His attitude to running a kitchen that produces good food, but is also fair with its staff, is straightforward – it's about balance.
He says: "I've been through hard kitchens that were phenomenal and where the standards were much higher than the wages paid. But I've been lucky to have never been in the kitchen with a bully."
What he has been in, he admits, are kitchens that demand hard work, concentration and commitment. But he adds that fine dining is hard to do and you need to be committed.
Hill says: "You go to top places to learn and you expect it to be hard. But people shouldn't be loud, rude or shouty. You have to come round to the idea that the ambitious end of the trade is tougher for lots of reasons – and what you do carries the name of the chef you are working for. It should be no surprise they don't want to let food go out to customers that is not how they want it to be. Doing things to a high standard is tougher than doing them to a medium standard. It's a choice you make when you go to a place that does things particularly well."
Just what that means becomes clearer when you hear Hill talk about those he has heard complaining about other chefs that he admires.
He says: "I used to hear people complain about how hard it was working for Pierre Koffmann, Gordon Ramsay, even Raymond Blanc. What did they expect when they went to work there?"
The point – and the balance – is clear: working in a top kitchen will never be easy, but no kitchen, as Hill puts it, "should be a place for people with serious attitude problems".
Jude Kereama likes to create a family atmosphere in his kitchens, which include those at Kota and Kota Kai restaurants, both in Cornwall's Porthleven, and says his aim is to keep them professional but relaxed.
He says: "I like people to be chilled in the kitchen, which is a bit how I am myself, so we don't really stress out a lot. One thing we always try to do is to prep really carefully, so service doesn't need to be stressed. It's partly about being organised, partly about having the right attitude."
For Kereama "there is no room any more for angry chefs" and he is blunt about how things have changed.
He says: "Their reign of terror is over. The new generation simply won't work for angry chefs. That's not to say you don't need discipline, but you don't get that by humiliating and abusing people. It's about teamwork and a common goal."
Recruitment is crucial in Kereama's kitchens. As well as looking for chefs who can cook with the right attitude, he also – and just as importantly – looks for nice people.
He says: "You can teach people to cook as you want them to, but you can't teach them to be nice people. I want people who are affable, easy to get on with and communicative."
Kereama believes another factor that helps his kitchens is that he recruits a lot of local chefs.

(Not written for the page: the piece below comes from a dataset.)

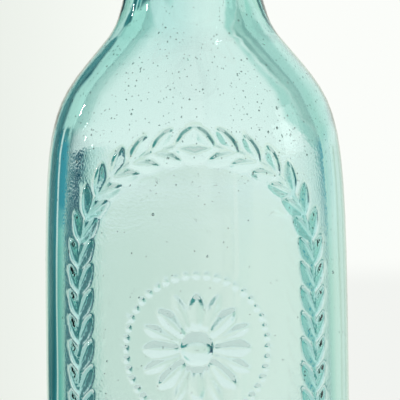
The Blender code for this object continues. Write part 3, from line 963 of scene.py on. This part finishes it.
# %% [markdown]
# ## Porcelain and rubber
# The glaze is glassy and has crazed: fine cracks that dirt has coloured, which Voronoi edges draw. Rust
# from the bail has run out of the hole. The rubber is red with ochre filler, hardened and dusty, with
# small cracks round its rim.

# %% Fill the porcelain and rubber materials
porcelain, graph = finish_named("porcelain")
place = graph.place()
x, y, z = graph.parts(place)
wandering = graph.noise(place, 300.0, 2.0)
craze = graph.cracks(graph.scaled(place, wandering * 0.12 + 1), 430.0, 0.035, 0.005)
craze = craze * graph.smooth(graph.noise(place, 150.0), 0.4, 0.6)
specks = graph.smooth(graph.noise(place, 1900.0, 1.0), 0.74, 0.80)
from_hole = ((y ** 2) + (z - HOLE_LEVEL) ** 2) ** 0.5
stain = graph.smooth(from_hole, 4.2 * MM, 1.3 * MM) * graph.smooth(graph.math("ABSOLUTE", x), 7 * MM, 11 * MM)
stain = stain * graph.smooth(graph.noise(place, 500.0, 3.0), 0.3, 0.7)
white = graph.mix(graph.noise(place, 90.0), (0.86, 0.84, 0.77, 1), (0.90, 0.89, 0.84, 1))
white = graph.mix(craze * 0.55, white, (0.42, 0.33, 0.22, 1))
white = graph.mix(specks * 0.6, white, (0.20, 0.15, 0.10, 1))
graph.surface({"Base Color": graph.mix(stain * 0.75, white, (0.40, 0.19, 0.07, 1)),
               "Roughness": 0.10 + craze * 0.2 + stain * 0.3,
               "Normal": graph.bump(0.3, 0.1 * MM, wandering - craze * 0.4)})

rubber, graph = finish_named("red_rubber")
place = graph.place()
cloudy = graph.noise(place, 350.0, 4.0)
split = graph.cracks(place, 900.0, 0.05, 0.01) * graph.smooth(cloudy, 0.45, 0.6)
red = graph.mix(graph.smooth(cloudy, 0.3, 0.7), (0.36, 0.085, 0.05, 1), (0.50, 0.17, 0.10, 1))
red = graph.mix(graph.smooth(graph.noise(place, 1500.0, 2.0), 0.55, 0.75) * 0.4, red, (0.58, 0.36, 0.28, 1))
graph.surface({"Base Color": graph.mix(split * 0.7, red, (0.12, 0.03, 0.02, 1)),
               "Roughness": 0.62 + cloudy * 0.25, "Normal": graph.bump(0.6, 0.1 * MM, cloudy * 0.3 - split)})

for piece, node, paint, slot in ((head, "stopper_head", porcelain, "porcelain"),
                                 (ring, "rubber_seal", rubber, "red_rubber")):
    piece.data.materials.clear()
    piece.data.materials.append(paint)
    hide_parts(node)
    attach(piece, "stopper")
    print(piece.name, "stands for", node)

# %% [markdown]
# ## The studio: a ring of screens
# Glass shows what is around it more than itself. A photographer stands white screens round it with dark
# gaps between them: the screens make it glow and the gaps draw its edges. Here the world plays that studio,
# and its colour depends on which way a ray leaves the glass. Four screens stand in front, behind and at
# both sides. `off_screen` is 0 at a screen's middle and 1 or -1 halfway to the next, and a row of colours
# runs out to each side: one is deep teal in the gap and the other hardly dim, as by a window.

# %% Draw the ring of screens
SCREENS = 4
WHITE = (1, 1, 1)
SOFT_WHITE = (0.98, 0.98, 0.98)
DEEP_TEAL = (0.012, 0.10, 0.13)
PALE_TEAL = (0.55, 0.75, 0.70)
DIM_SIDE = (
    (0.0, SOFT_WHITE), (0.06, SOFT_WHITE), (0.15, WHITE), (0.20, (0.76, 0.90, 0.88)),
    (0.24, (0.60, 0.74, 0.72)), (0.285, (0.22, 0.42, 0.43)), (0.33, DEEP_TEAL), (0.50, DEEP_TEAL),
    (0.58, (0.03, 0.20, 0.26)), (0.65, (0.07, 0.34, 0.40)), (0.665, WHITE), (0.72, WHITE),
    (0.74, (0.20, 0.56, 0.56)), (0.86, (0.30, 0.66, 0.60)), (1.0, PALE_TEAL))
LIT_SIDE = (
    (0.0, SOFT_WHITE), (0.06, SOFT_WHITE), (0.15, WHITE), (0.22, WHITE), (0.45, (0.84, 0.93, 0.92)),
    (0.8, (0.86, 0.93, 0.91)), (1.0, PALE_TEAL))

world = bpy.data.worlds.new("studio")
bpy.context.scene.world = world
world.use_nodes = True
graph = Graph(world.node_tree)
x, y, z = graph.parts(graph.node("ShaderNodeTexCoord", output="Generated"))
turn = graph.math("ARCTAN2", x, y)
off_screen = graph.math("WRAP", turn, pi / SCREENS, -pi / SCREENS) * (SCREENS / pi)
screens = graph.mix(graph.math("GREATER_THAN", off_screen, 0.0),
                    graph.ramp(DIM_SIDE, 0 - off_screen), graph.ramp(LIT_SIDE, off_screen))
print("ring:", SCREENS, "screens")

# %% [markdown]
# ## Which way a ray has come
# A Light Path node tells what a ray has done before it reaches the studio. One straight from the camera
# sees the wall. One that passed through the glass without being thrown back draws the clear middle and the
# dark outlines. One that bounced inside draws the streaks along the walls, and one that came off the outer
# skin is a mirror image. Each kind meets its own share of the studio.

# %% Tell the rays apart
from_camera = graph.node("ShaderNodeLightPath", output="Is Camera Ray")
through = from_camera.beside("Is Transmission Ray")
bent = through | from_camera.beside("Is Glossy Ray")
bounced = graph.math("MINIMUM", from_camera.beside("Glossy Depth"), 1.0)
straight = 1 - bounced
one_wall = graph.math("LESS_THAN", from_camera.beside("Transmission Depth"), 2.5)
off_skin = from_camera.beside("Is Singular Ray") * (1 - through)
print("ray kinds ready")

# %% [markdown]
# ## The wall behind
# The camera sees a plain off-white wall, a little dimmer at the left and low at the right. Through the
# glass the wall is warmer near the level of the camera and colours the screens in front of it. The darkest
# gap is speckled. The gaps end above and below that level, and the wall shows there. High at the right a
# dim card stands before it and greys that side of the shoulder.

# %% Paint the wall and the gaps
WALL_HALF_WIDTH = 0.052
WALL_STOPS = (
    (0.0, (0.825, 0.865, 0.81)), (0.3, (0.925, 0.958, 0.908)), (0.7, (0.965, 0.982, 0.95)),
    (1.0, (0.965, 0.982, 0.95)))
LOW_RIGHT_SHADE = 0.08
LOW_LEFT_WALL = (0.86, 0.90, 0.84, 1)
LOW_RIGHT_WALL = (0.96, 0.96, 0.91, 1)
SPECKS_ACROSS = 16.0
NAVY = (0.012, 0.06, 0.11, 1)
SPECKLED = (0.60, 0.76, 0.82, 1)
FAR_RIGHT = (0.84, 0.93, 0.92, 1)
HIGH_RIGHT = (0.50, 0.74, 0.70, 1)

backdrop = graph.ramp(WALL_STOPS, x * (0.5 / WALL_HALF_WIDTH) + 0.5)
low_right = graph.smooth(z, -0.014, -0.022) * graph.smooth(x, 0.0, 0.03) * LOW_RIGHT_SHADE
backdrop = graph.mix(low_right, backdrop, (0, 0, 0, 1))
off_level = graph.smooth(z, -0.01, 0.035) | graph.smooth(z, -0.05, -0.08)
low_wall = graph.mix(graph.smooth(x, -0.06, 0.06), LOW_LEFT_WALL, LOW_RIGHT_WALL)
behind_glass = graph.mix(off_level, low_wall, (1, 1, 1, 1))

speckle = graph.smooth(graph.noise(graph.vector(off_screen * SPECKS_ACROSS, 0, 0), 1.0, 0.0), 0.48, 0.58)
in_the_gap = graph.smooth(off_screen, -0.26, -0.33) * graph.smooth(off_screen, -0.56, -0.46)
screens = graph.mix(in_the_gap * straight, screens, graph.mix(speckle * 0.7, NAVY, SPECKLED))
screens = graph.mix(straight * graph.smooth(x, 0.5, 0.6), screens, FAR_RIGHT)
tinted = graph.node("ShaderNodeMix", {
    "Factor": 1.0, "A": screens, "B": behind_glass}, "Result", data_type="RGBA", blend_type="MULTIPLY")

past_the_gap = (graph.smooth(z, 0.040, 0.064) | graph.smooth(z, -0.065, -0.10)) * straight
high_right = graph.smooth(off_screen + z * 2.3, 0.48, 0.60) * graph.smooth(x, 0.13, 0.19)
high_right = high_right * graph.smooth(z, 0.02, 0.05) * graph.smooth(z, 0.21, 0.17)
surroundings = graph.mix(past_the_gap, tinted, graph.mix(high_right, behind_glass, HIGH_RIGHT))
print("wall and gaps ready")

# %% [markdown]
# ## Cards and flags
# A photographer also holds small cards beside the glass until each line sits where it should. Each row
# below is one: whether it works on rays that bounced inside, where it stands to the right (x) and up (z),
# how strong it is, and its colour. A ramp goes from where a card starts to where it is full, so one ramp
# is an edge and two make a strip.

# %% Hold up the cards
CARDS = (
    # the outlines of the raised work, and its dark faces at the right and the left
    (False, (), ((-0.055, -0.14), (-0.7, -0.5)), 0.8, (0.55, 0.66, 0.62)),
    (False, ((0.08, 0.18),), ((-0.04, -0.09),), 1.0, (0.05, 0.28, 0.27)),
    (False, ((-0.08, -0.18),), ((-0.04, -0.09),), 1.0, (0.01, 0.16, 0.16)),
    # the left of the neck
    (False, ((-0.12, -0.36),), ((0.14, 0.20),), 1.0, (0.60, 0.76, 0.73)),
    # the right of the neck: its shade, its core and its inner line
    (False, ((0.185, 0.225),), ((0.17, 0.215),), 1.0, (0.46, 0.65, 0.61)),
    (False, ((0.19, 0.21), (0.27, 0.235)), ((0.205, 0.235), (0.36, 0.31)), 1.0, (0.22, 0.40, 0.38)),
    (False, ((0.25, 0.29),), ((0.33, 0.38),), 1.0, (0.22, 0.40, 0.38)),
    # the left wall: two pale streaks and a dark one along the outline
    (True, ((-0.36, -0.46),), ((0.15, 0.25),), 1.0, (0.70, 0.92, 0.87)),
    (True, ((-0.15, -0.25),), ((0.33, 0.40),), 1.0, (0.66, 0.88, 0.84)),
    (True, ((-0.05, -0.15), (-0.34, -0.27)), ((0.08, 0.14), (0.36, 0.31)), 1.0, (0.03, 0.20, 0.24)),
    # the right wall: its shade, the thin line by its edge, the edge and what lies far out
    (True, ((0.30, 0.60),), ((0.10, 0.20),), 1.0, (0.50, 0.74, 0.69)),
    (True, ((0.10, 0.22),), ((0.28, 0.42),), 1.0, (0.52, 0.72, 0.69)),
    (True, ((0.35, 0.39), (0.48, 0.43)), ((0.10, 0.05),), 1.0, (0.60, 0.68, 0.60)),
    (True, ((0.0, 0.1), (0.38, 0.30)), ((0.10, 0.05),), 1.0, (0.78, 0.86, 0.82)),
    (True, ((0.68, 0.74),), (), 1.0, (0.55, 0.72, 0.68)),
    # the inner line of the left wall
    (True, ((-0.52, -0.57), (-0.67, -0.62)), ((0.12, 0.20), (0.27, 0.22)), 1.0, (0.08, 0.26, 0.27)))
BLUE_STREAK = (0.06, 0.34, 0.44, 1)

for on_bounced, x_ramps, z_ramps, share, colour in CARDS:
    card = (bounced if on_bounced else straight) * share
    for direction, ramps in ((x, x_ramps), (z, z_ramps)):
        for ramp in ramps:
            card = card * graph.smooth(direction, *ramp)
    surroundings = graph.mix(card, surroundings, (*colour, 1))
streak = bounced * graph.smooth(off_screen, -0.72, -0.76)
streak = streak * graph.smooth(z, 0.02, 0.05) * graph.smooth(z, 0.22, 0.12)
surroundings = graph.mix(streak, surroundings, BLUE_STREAK)
print("cards:", len(CARDS))

# %% [markdown]
# ## Light that gets lost
# A ray that is thrown about in thick glass comes out weak, so it meets a dark teal instead of the screens,
# except where it crossed only one wall on its way up, back or to the right. The outer skin mirrors the
# room too: dark at the left, and olive at the grazing edge. All other rays, which light the porcelain,
# the wire and the floor, meet even daylight.

# %% Lose some light and finish the world
LOST = 0.9
DARK_ROOM = (0.015, 0.14, 0.17, 1)
EDGE_OLIVE = (0.80, 0.84, 0.75, 1)
DAYLIGHT = (0.70, 0.71, 0.72, 1)

kept = graph.smooth(y, 0.64, 0.74) | graph.smooth(x, 0.5, 0.6) | graph.smooth(z, 0.22, 0.32)
lost_inside = bounced * through * (1 - one_wall * kept)
lost_left = off_skin * graph.smooth(x, 0.3, -0.1) * graph.smooth(y, 0.95, 0.88)
surroundings = graph.mix((lost_inside + lost_left) * LOST, surroundings, DARK_ROOM)
surroundings = graph.mix(off_skin * graph.smooth(y, 0.90, 0.96), surroundings, EDGE_OLIVE)
seen = graph.mix(from_camera, graph.mix(bent, DAYLIGHT, surroundings), backdrop)
sky = graph.node("ShaderNodeBackground", {"Color": seen, "Strength": 1.0})
graph.node("ShaderNodeOutputWorld", {"Surface": sky})
print("world:", len(world.node_tree.nodes), "nodes")

# %% [markdown]
# ## Lamps
# The world gives most of the light. A weak softbox at the right adds a sheen, and a key lamp far up behind
# the bottle gives the stopper its highlight. Two small lamps at the left stand where the shoulder mirrors
# them towards the camera, one as a thin streak and one as a glint.

# %% Hang the lamps
LAMP_TARGET = Vector((0, 0, 0.11))
LAMPS = (
    ("right_softbox", (0.95, -0.07, 0.45), (0.35, 0.35), 0.5),
    ("high_key", (0.3, 0.45, 1.5), (0.25, 0.25), 5.0),
    ("left_strip", (-0.842, 0.386, 0.487), (0.014, 0.10), 0.3),
    ("left_glint", (-0.965, 0.131, 0.334), (0.025, 0.025), 0.15))

for name, place, size, power in LAMPS:
    light = bpy.data.lights.new(name, "AREA")
    light.shape = "RECTANGLE"
    light.size, light.size_y = size
    light.energy = power
    lamp = bpy.data.objects.new(name, light)
    bpy.context.scene.collection.objects.link(lamp)
    lamp.location = place
    lamp.rotation_euler = (LAMP_TARGET - Vector(place)).to_track_quat("-Z", "Y").to_euler()
print("lamps:", len(LAMPS))

# %% [markdown]
# ## The floor
# A plain pale disc, matt, far wider than the bottle's shadow. Light comes from all round, so that shadow
# stays soft.

# %% Lay the floor
FLOOR_RADIUS = 0.6

shape = bmesh.new()
bmesh.ops.create_circle(shape, cap_ends=True, segments=128, radius=FLOOR_RADIUS)
floor = as_object("floor", shape)
floor_paint, graph = finish_named("floor_paint")
graph.surface({"Base Color": (0.80, 0.80, 0.78, 1), "Roughness": 0.9})
floor.data.materials.append(floor_paint)
bpy.context.scene.view_settings.view_transform = "Standard"
print("studio ready")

He says: "It works well. I've got chefs who have been with me for 10 years and each year we take on a couple of local apprentices. We have one guy who is not from Cornwall, but he's married to Cornish girl, so that makes him local in my book. It all helps to create the family feel I want in the kitchen."
Roberta Hall-McCarron had a varied career before she set up the Little Chartroom in Edinburgh, which she runs with her husband Shaun, who is in charge of front of house.
She has worked in restaurants, a pub and even a bakery and says she feels fortunate to have always been "treated fairly well", even when she was the only woman in the kitchen.
"I've worked in tough kitchens, but I've never felt victimised," she says.
Her restaurant, which previously had just 18 covers, is this month moving to a slightly larger site 10 minutes from its former location.
Hall-McCarron is passionate about running a kitchen with no "attitudes", where "everyone is on even ground". But she does have a few absolute rules and one of them is no shouting.
She says: "Nobody shouts. I don't shout. And I wouldn't tolerate anybody shouting."
Her small kitchen team of six (including three female chefs) instead prioritise getting on well with each other.
She says: "That is really important. You have to have a team that is on the same wavelength, to fit in. We discuss everything together and that is good for everybody."
This means that whenever new menus or dishes are planned, everybody is involved and contributes to those plans.
She says: "It's really valuable to have everybody's input. I'd be a fool to ignore that."